== DO THIS ==
Every line that contains the word "Blender" should be copied out.

== Collected data entries ==

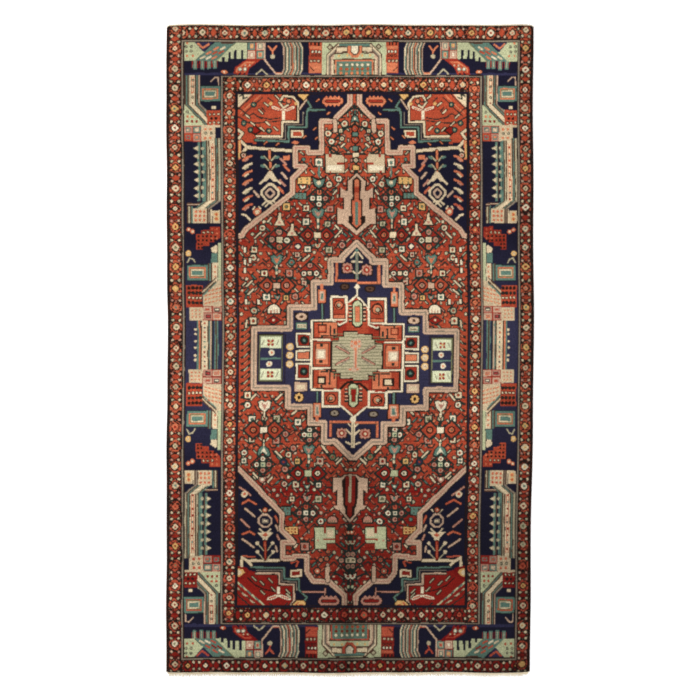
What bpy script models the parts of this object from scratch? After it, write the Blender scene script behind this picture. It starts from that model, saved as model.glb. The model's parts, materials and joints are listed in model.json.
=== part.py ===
"""A hand-knotted area rug, lying flat.

It is built in the layers that a weaver makes: a woven cotton foundation, the knotted wool pile on it in
the zones of the design, an overcast cord along each side, and a flat-woven band with cut warp ends at
each end. X runs across the rug, Y along it and Z up. The origin is at the centre of the underside.
"""

import math

import bpy

# ---- Driving dimensions, in metres ----
KNOT = 0.003  # one knot, across and along
PILE_WIDTH = 496 * KNOT
PILE_LENGTH = 884 * KNOT

FOUNDATION_THICKNESS = 0.003
PILE_HEIGHT = 0.0067
CLEARANCE = 0.0003  # kept between neighbours, which in the rug touch

# Bands of the frame around the field. Those across the ends are a little narrower than the side ones.
OUTER_GUARD_WIDTH = 0.060
MAIN_BORDER_WIDTH = 0.155
END_BORDER_WIDTH = 0.147
INNER_GUARD_WIDTH = 0.057
END_GUARD_WIDTH = 0.069
FIELD_OFFSET = 0.009  # the field was woven this far right of the middle

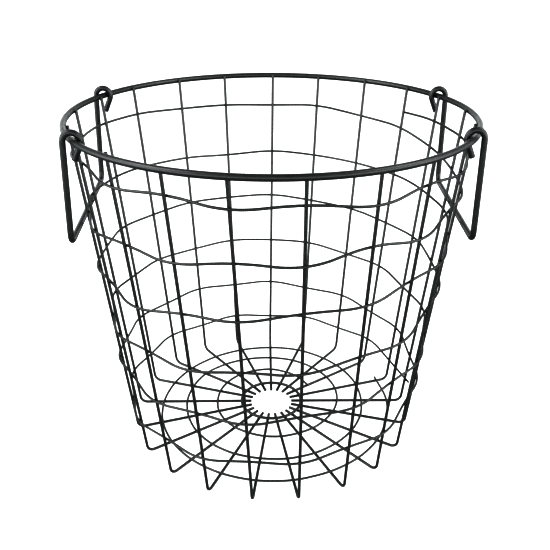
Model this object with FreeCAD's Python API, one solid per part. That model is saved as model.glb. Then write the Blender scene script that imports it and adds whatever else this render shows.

== REPLY TO THE EXERCISE ==
What bpy script models the parts of this object from scratch? After it, write the Blender scene script behind this picture. It starts from that model, saved as model.glb. The model's parts, materials and joints are listed in model.json.
Model this object with FreeCAD's Python API, one solid per part. That model is saved as model.glb. Then write the Blender scene script that imports it and adds whatever else this render shows.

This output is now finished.